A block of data
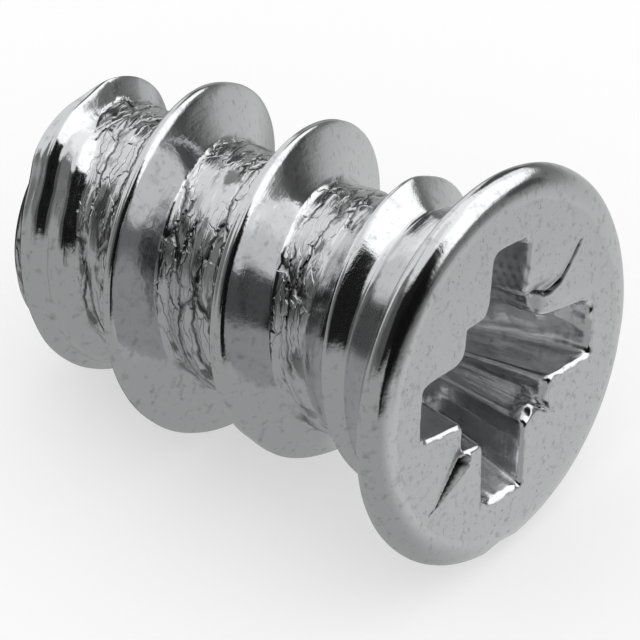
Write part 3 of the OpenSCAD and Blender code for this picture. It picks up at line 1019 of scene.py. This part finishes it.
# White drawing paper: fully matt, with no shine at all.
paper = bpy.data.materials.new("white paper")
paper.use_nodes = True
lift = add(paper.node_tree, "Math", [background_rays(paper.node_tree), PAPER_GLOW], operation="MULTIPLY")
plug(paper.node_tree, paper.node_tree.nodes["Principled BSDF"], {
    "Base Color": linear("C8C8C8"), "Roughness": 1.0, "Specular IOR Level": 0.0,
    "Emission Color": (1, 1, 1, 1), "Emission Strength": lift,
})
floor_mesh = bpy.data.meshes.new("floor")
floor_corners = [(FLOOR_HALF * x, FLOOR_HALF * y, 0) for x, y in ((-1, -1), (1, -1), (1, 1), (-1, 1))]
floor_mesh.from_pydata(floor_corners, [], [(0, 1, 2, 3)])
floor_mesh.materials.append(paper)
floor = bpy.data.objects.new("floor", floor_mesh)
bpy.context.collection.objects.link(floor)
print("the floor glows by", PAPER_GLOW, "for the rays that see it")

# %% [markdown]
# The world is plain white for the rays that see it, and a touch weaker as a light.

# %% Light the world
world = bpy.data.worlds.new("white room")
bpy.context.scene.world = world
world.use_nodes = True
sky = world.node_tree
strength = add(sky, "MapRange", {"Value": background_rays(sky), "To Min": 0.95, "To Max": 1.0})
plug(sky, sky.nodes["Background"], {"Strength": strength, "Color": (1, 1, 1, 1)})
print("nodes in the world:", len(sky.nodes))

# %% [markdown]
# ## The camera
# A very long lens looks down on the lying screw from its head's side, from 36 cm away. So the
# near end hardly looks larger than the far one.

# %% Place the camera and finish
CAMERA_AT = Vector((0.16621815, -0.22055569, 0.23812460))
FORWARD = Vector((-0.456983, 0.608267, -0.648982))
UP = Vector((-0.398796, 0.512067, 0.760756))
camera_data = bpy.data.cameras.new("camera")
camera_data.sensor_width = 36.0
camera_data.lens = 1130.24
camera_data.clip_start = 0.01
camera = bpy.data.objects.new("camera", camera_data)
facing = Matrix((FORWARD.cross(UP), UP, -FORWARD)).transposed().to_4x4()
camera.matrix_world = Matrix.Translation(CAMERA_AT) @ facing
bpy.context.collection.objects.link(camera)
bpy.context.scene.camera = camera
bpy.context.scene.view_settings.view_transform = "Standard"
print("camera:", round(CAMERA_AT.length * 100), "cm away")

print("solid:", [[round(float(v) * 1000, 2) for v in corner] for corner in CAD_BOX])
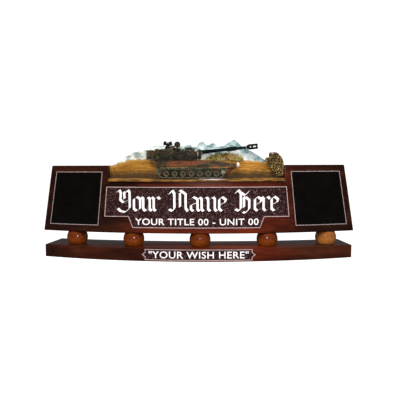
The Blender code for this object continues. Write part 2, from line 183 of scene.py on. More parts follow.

Task statement
Return every record, word for word.

Solution to this problem
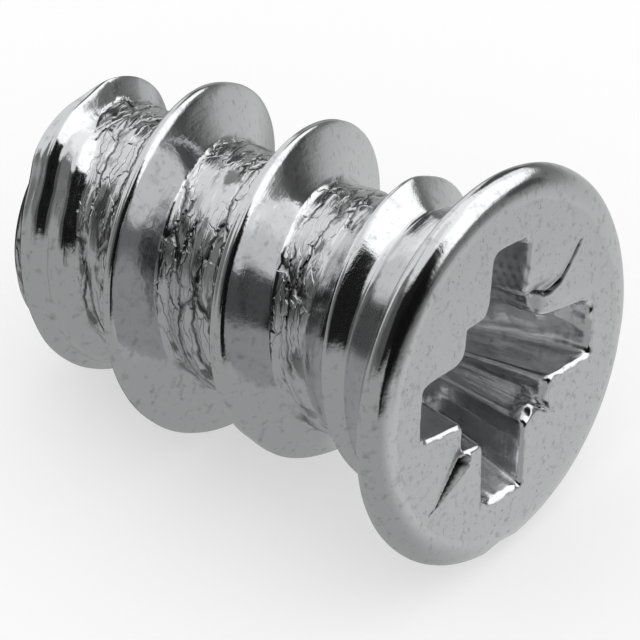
Write part 3 of the OpenSCAD and Blender code for this picture. It picks up at line 1019 of scene.py. This part finishes it.
# White drawing paper: fully matt, with no shine at all.
paper = bpy.data.materials.new("white paper")
paper.use_nodes = True
lift = add(paper.node_tree, "Math", [background_rays(paper.node_tree), PAPER_GLOW], operation="MULTIPLY")
plug(paper.node_tree, paper.node_tree.nodes["Principled BSDF"], {
    "Base Color": linear("C8C8C8"), "Roughness": 1.0, "Specular IOR Level": 0.0,
    "Emission Color": (1, 1, 1, 1), "Emission Strength": lift,
})
floor_mesh = bpy.data.meshes.new("floor")
floor_corners = [(FLOOR_HALF * x, FLOOR_HALF * y, 0) for x, y in ((-1, -1), (1, -1), (1, 1), (-1, 1))]
floor_mesh.from_pydata(floor_corners, [], [(0, 1, 2, 3)])
floor_mesh.materials.append(paper)
floor = bpy.data.objects.new("floor", floor_mesh)
bpy.context.collection.objects.link(floor)
print("the floor glows by", PAPER_GLOW, "for the rays that see it")

# %% [markdown]
# The world is plain white for the rays that see it, and a touch weaker as a light.

# %% Light the world
world = bpy.data.worlds.new("white room")
bpy.context.scene.world = world
world.use_nodes = True
sky = world.node_tree
strength = add(sky, "MapRange", {"Value": background_rays(sky), "To Min": 0.95, "To Max": 1.0})
plug(sky, sky.nodes["Background"], {"Strength": strength, "Color": (1, 1, 1, 1)})
print("nodes in the world:", len(sky.nodes))

# %% [markdown]
# ## The camera
# A very long lens looks down on the lying screw from its head's side, from 36 cm away. So the
# near end hardly looks larger than the far one.

# %% Place the camera and finish
CAMERA_AT = Vector((0.16621815, -0.22055569, 0.23812460))
FORWARD = Vector((-0.456983, 0.608267, -0.648982))
UP = Vector((-0.398796, 0.512067, 0.760756))
camera_data = bpy.data.cameras.new("camera")
camera_data.sensor_width = 36.0
camera_data.lens = 1130.24
camera_data.clip_start = 0.01
camera = bpy.data.objects.new("camera", camera_data)
facing = Matrix((FORWARD.cross(UP), UP, -FORWARD)).transposed().to_4x4()
camera.matrix_world = Matrix.Translation(CAMERA_AT) @ facing
bpy.context.collection.objects.link(camera)
bpy.context.scene.camera = camera
bpy.context.scene.view_settings.view_transform = "Standard"
print("camera:", round(CAMERA_AT.length * 100), "cm away")

print("solid:", [[round(float(v) * 1000, 2) for v in corner] for corner in CAD_BOX])
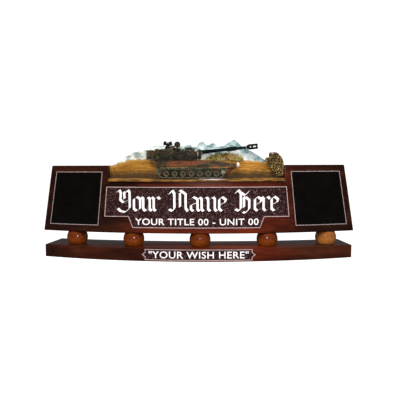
The Blender code for this object continues. Write part 2, from line 183 of scene.py on. More parts follow.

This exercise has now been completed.